If we look further, we see that the other great left/right split also stems from anti-feudalism. Tradtionally, the left were on the side of I 'Industrial Capital' against 'Finance Capital', concrete production versus living off interest. Obviously, a great many of the haute aristocracy converted themselves into haute bourgeopisie by virtue of their having spare money lying around. Hence fincannce capital became the domain of many aritsos, and the left could unit against these parasites.

Now, with sufficient numbers of nouveaux riches rising up, they have made the jump into the finance capital world, that great split within the national bourgeoisie has vanished, and the old aristocrats are increasingly side-lined by the meritocrats. In effect, Thatcher the revolutionary destroyed the rights, as poart of a petite bourgeois assualt on entrenched privilleges, and in so doing fractured the left which stood against that right edifice.

Now, her assualt also left many of the left on the defensive. You can hear it in SWP slogans today 'Stop Privatisation' 'Defend COuncil Housing' - i.e. not a positive programme of opposition to existing society, but a defence of what already is. Likewise, the mob at Harry's Place take sides in the war on terror by defending actual existing liberal democracy (against, significantly, the feuddal threat of 'Islamofascism').

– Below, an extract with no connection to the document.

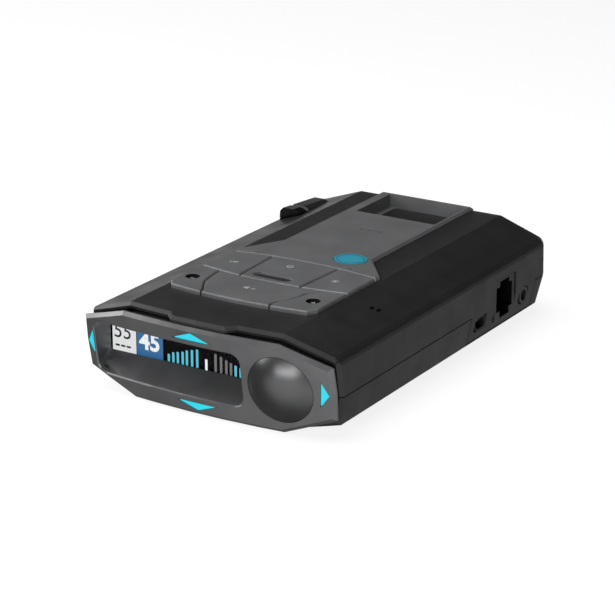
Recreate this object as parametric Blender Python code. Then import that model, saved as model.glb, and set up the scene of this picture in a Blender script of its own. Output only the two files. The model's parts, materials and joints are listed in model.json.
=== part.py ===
"""A dashboard radar detector with a bowed display face, a key deck and a mount dock.

X is to the right of the driver who faces the display, +Y points away from the driver and +Z up.
The drawing below is in millimetres, with y = 0 at the middle of the face and z = 0 at the underside.
finish_model() scales it to metres and puts the origin at the middle of the underside.
"""
import math

import bmesh
import bpy
from mathutils import Matrix, Vector

METRES_PER_MM = 0.001
GAP = 0.3
# How far a cutter or a joined piece reaches past the surface that it meets
REACH = 3.0
OUTSIDE = 60.0

# Casing, seen from the front: half widths and heights of its corners
HALF_CREASE = 26.0
HALF_SHOULDER = 42.3
HALF_SPLIT = 42.6
HALF_LOWER = 40.8
HALF_BOTTOM = 25.5
TOP_Z = 29.7
SHOULDER_Z = 24.2
SPLIT_Z = 12.8
LOWER_Z = 3.6
WALL = 1.8
# Places of the two widest corners in the list that case_section() gives
SPLIT_CORNERS = (2, 7)

# Casing, seen from the side
CASE_FRONT_Y = 4.0
CASE_BACK_Y = 135.0
BOTTOM_BACK_SLOPE = 2.0 / SPLIT_Z
EDGE_CHAMFER = 1.0
SHOULDER_ROUND = 1.8

# The whole front end is bowed in plan and leans towards the driver at its top
FRONT_BOW = 0.00203
FRONT_LEAN = 0.15
FACE_MID_Z = 13.9
FRONT_ZONE_Y = 6.0
BOW_STATION_STEP = 6.0

# Lip of the upper shell over the neck groove, seen from above
FRONT_TAB = [(-12.4, 8.0), (-12.4, 4.6), (-9.2, 1.5), (9.2, 1.5), (12.4, 4.6), (12.4, 8.0)]
FRONT_TAB_THICKNESS = 1.75

# Two small slots through the right shoulder, above the microphone
EAR_SLOTS = ((32.6, 40.9), (34.4, 41.7))
EAR_SLOT_HALF_WIDTH = 0.5
EAR_SLOT_HALF_LENGTH = 1.2

# Face: the right halves of its outline and of the neck behind it, from bottom to top
FACE_HALF = [(25.4, 1.2), (41.1, 7.4), (41.5, 15.2), (41.1, 22.1), (26.1, 26.7)]
NECK_HALF = [(24.5, 2.4), (39.3, 8.0), (40.0, 15.0), (39.7, 21.2), (24.8, 26.7)]
FACE_CHAMFER = 1.1
FACE_RIM_Y = 1.6
FACE_THICKNESS = 3.0
NECK_END_Y = 9.5
NECK_WALL = 1.5

# Display tunnel: x from and to, z from and to, at the face and at the pane
TUNNEL_OPENING = (-38.6, 13.8, 5.9, 22.3)
TUNNEL_BACK = (-38.3, 13.6, 10.8, 21.4)
TUNNEL_DEPTH = 10.0
TUNNEL_WALL = 1.2
TUNNEL_FRONT_ROUND = 3.0
TUNNEL_BACK_ROUND = 1.0
TUNNEL_RIM = 0.4

# Display behind the tunnel
PANE_THICKNESS = 0.8
MODULE_THICKNESS = 1.9
DISPLAY_BOARD = (-37.0, 14.0, 6.5, 22.6)
DISPLAY_BOARD_THICKNESS = 1.2

# Domed sensor cover on the face
DOME_X = 26.1
DOME_Z = 13.9
DOME_RADIUS = 10.0
DOME_RISE = 3.4
DOME_STEPS = 7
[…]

The left is a victim of it's own success, the aristocracy is out, feudalism is defeated, the popular front against feudal reaction is over. Perhaps the death of the left, then, will allow clearing space for the rise of socialism in it's stead. The 'stopper' left is nto in favour of actual existing society, as such, but treats 'Imperialism' in teh same way the anti-feudalists fought Russian Feudal Tyranny, with nationalist movements - i.e. they are trying to recreate ourgeois revolution. hence the difference, and their willingness to collaborate with ermergent bourgeois forces (like the Saudi Capitalist Bin Laden) against the established capitalist class.

Left-wing, right-wing. Both parts of the same damn capitalist bird.